Stretching Her Hands Unto God
Let’s face the facts. For well over three decades, Ethiopia has been forced into recurrent famines by reckless, careless, heedless, feckless, aimless and worthless governments whose solution to the structural problem of food insecurity is to stretch out unbending begging hands to the Western countries. For well over three decades, the West has responded with kindness, goodwill, mercy, understanding, charity and compassion. Today, the limits of Western charity and generosity has reached its limits. For the first time, the West has come to the conclusion that it has no moral obligations to save Ethiopia when the Ethiopian “government” is sitting on its hands and doing nothing; or when it does do something, it is only to stretch out the hand that begs.
We must come to terms with the fact that the West is no longer willing to be blackmailed into accepting moral blame for Ethiopia’s famine. That is why it will be different this time. There will be no Bob Geldofs to save Ethiopia. No Live Aid. No Michael Jacksons singing “We are the World.” It will do us no good to stretch out begging hands to the Western Powers. This time Ethiopia must stretch her hands to a much Higher Power, the only Power that can save her.
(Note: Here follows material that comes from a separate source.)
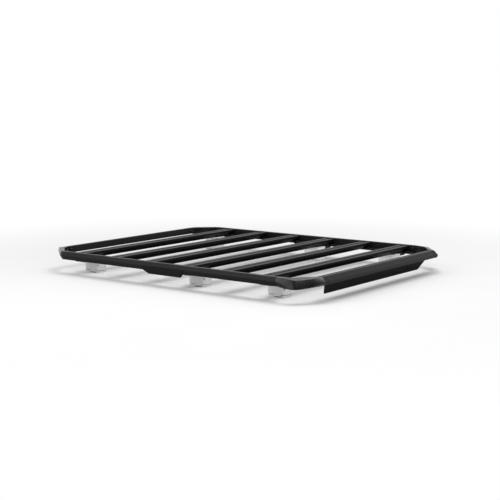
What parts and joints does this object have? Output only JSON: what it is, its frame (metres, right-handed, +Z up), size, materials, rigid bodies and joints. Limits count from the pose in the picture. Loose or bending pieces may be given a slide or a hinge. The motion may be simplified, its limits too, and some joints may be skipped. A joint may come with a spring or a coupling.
{
  "type": "flat platform roof rack",
  "caption": "Flat platform roof rack: side rails and moulded corners around slotted cross slats, with a sloping front bar, a wind deflector below it and low feet.",
  "frame": {"origin": "middle of the rack's plan at the underside of the feet", "axes": "+Z up, the front edge with the wind deflector faces -Y, X across the rack, the picture's near rail at -X"},
  "size_m": [1.2636, 1.6082, 0.113],
  "materials": {
    "black_extrusion": "satin black powder coat",
    "corner_plastic": "satin moulded black plastic",
    "black_sheet": "satin black",
    "foot_grey": "plain light grey",
    "foot_rubber": "plain light grey",
    "bracket_black": "black"
  },
  "bodies": {
    "root": {"right_side_rail": "black_extrusion", "left_side_rail": "black_extrusion", "slat_1": "black_extrusion", "slat_2": "black_extrusion", "slat_3": "black_extrusion", "slat_4": "black_extrusion", "slat_5": "black_extrusion", "slat_6": "black_extrusion", "rear_bar": "black_extrusion", "front_bar": "black_extrusion", "right_front_corner": "corner_plastic", "right_rear_corner": "corner_plastic", "left_front_corner": "corner_plastic", "left_rear_corner": "corner_plastic", "wind_deflector": "black_sheet", "right_side_plate": "black_sheet", "left_side_plate": "black_sheet", "rear_right_foot_cover": "foot_grey", "rear_right_foot_base": "foot_rubber", "rear_right_foot_bracket": "bracket_black", "rear_left_foot_cover": "foot_grey", "rear_left_foot_base": "foot_rubber", "rear_left_foot_bracket": "bracket_black", "middle_right_foot_cover": "foot_grey", "middle_right_foot_base": "foot_rubber", "middle_right_foot_bracket": "bracket_black", "middle_left_foot_cover": "foot_grey", "middle_left_foot_base": "foot_rubber", "middle_left_foot_bracket": "bracket_black", "front_right_foot_cover": "foot_grey", "front_right_foot_base": "foot_rubber", "front_right_foot_bracket": "bracket_black", "front_left_foot_cover": "foot_grey", "front_left_foot_base": "foot_rubber", "front_left_foot_bracket": "bracket_black"}
  },
  "joints": []
}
And Ethiopia will be saved — let there be no doubt about that — because we believe, as written in Psalm 68:31, “Ethiopia shall soon stretch out her hands unto God.” And He will hold and lift her tenderly by her hands and raise her from the depths of despair, privation and misery, and deliver her from the plague of oppression! This time Ethiopia’s children must not only stretch out their hands unto God, but they must also hold hands — extend helping hands — from across the globe and embrace their brothers and sisters who are dying simply because they have nothing to eat.